LE BESOIN DE DÉVELOPPEMENT DURABLE

La population mondiale, qui est actuellement de 6 milliards d'habitants, devrait atteindre 8 milliards d'ici 2020 et 9,4 milliards d'ici 2050. D'ici là, la population des pays en voie de développement sera probablement de 8,2 milliards (Lal, 2000). Approximativement 50 pour cent des terres potentiellement cultivables sont actuellement en cultures annuelles ou permanentes. De plus, 2 milliards d'hectares ont été dégradés et la dégradation des terres continue en raison de nombreux processus, principalement liés à une mauvaise gestion des terres par les hommes (Oldeman, 1994, FAO, 1995b, UNEP, 2000).

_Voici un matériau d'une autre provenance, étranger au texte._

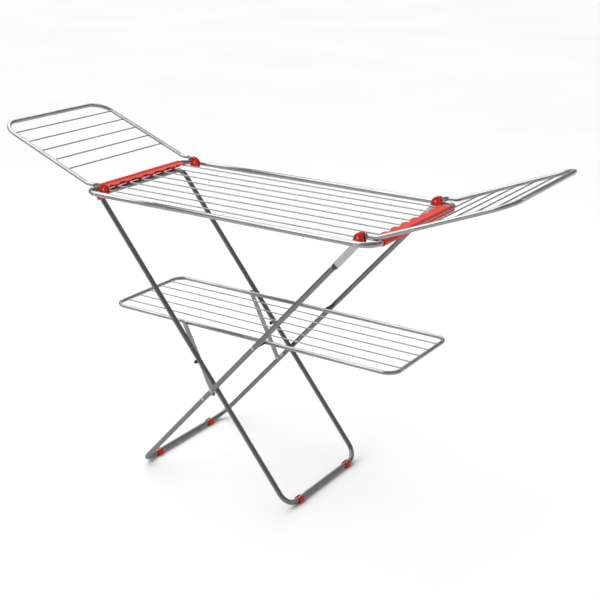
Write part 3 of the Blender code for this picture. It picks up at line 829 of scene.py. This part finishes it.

Dans ce contexte mondial, plusieurs pays en voie de développement devront relever des défis majeurs pour atteindre une sécurité alimentaire durable en raison de leur surface de terre disponible par habitant, d'une grave pénurie des ressources en eau douce, des conditions socio-économiques particulières de leur secteur agricole, des structures internes et des conflits (Hulse, 1995).

Augmenter la production alimentaire durable exigera une utilisation appropriée des ressources disponibles en terre et en eau, c'est à dire: (i) intensification agricole sur les meilleures terres arables, (ii) utilisation adéquate des terres marginales et (iii) prévention de la dégradation des sols et restauration des sols dégradés.

Afin d'augmenter l'intensification, la diversification et la spécialisation des systèmes de production agricole pour apporter des gains de productivité et des revenus, des technologies innovantes spécifiques des divers sols devront être développées, mises à l'essai et transférées aux producteurs dans un temps relativement court. Ces technologies aborderont des questions prioritaires comme: (i) l'augmentation de l'intensité de culture en exploitant des différences entre génotypes pour l'adaptation à des environnements particuliers et pour l'efficacité d'utilisation des éléments nutritifs, (ii) l'augmentation de l'efficacité d'utilisation des éléments nutritifs et du recyclage par la gestion intégrée des sources d'éléments nutritifs dans les systèmes de culture, (iii) la conservation des sols et des eaux par la gestion des résidus de récolte et le travail de conservation du sol et (iv) l'amélioration de l'efficacité d'utilisation de l'eau par l'élaboration de méthodes efficaces d'irrigation, de collecte d'eau et de recyclage (Lal, 2000).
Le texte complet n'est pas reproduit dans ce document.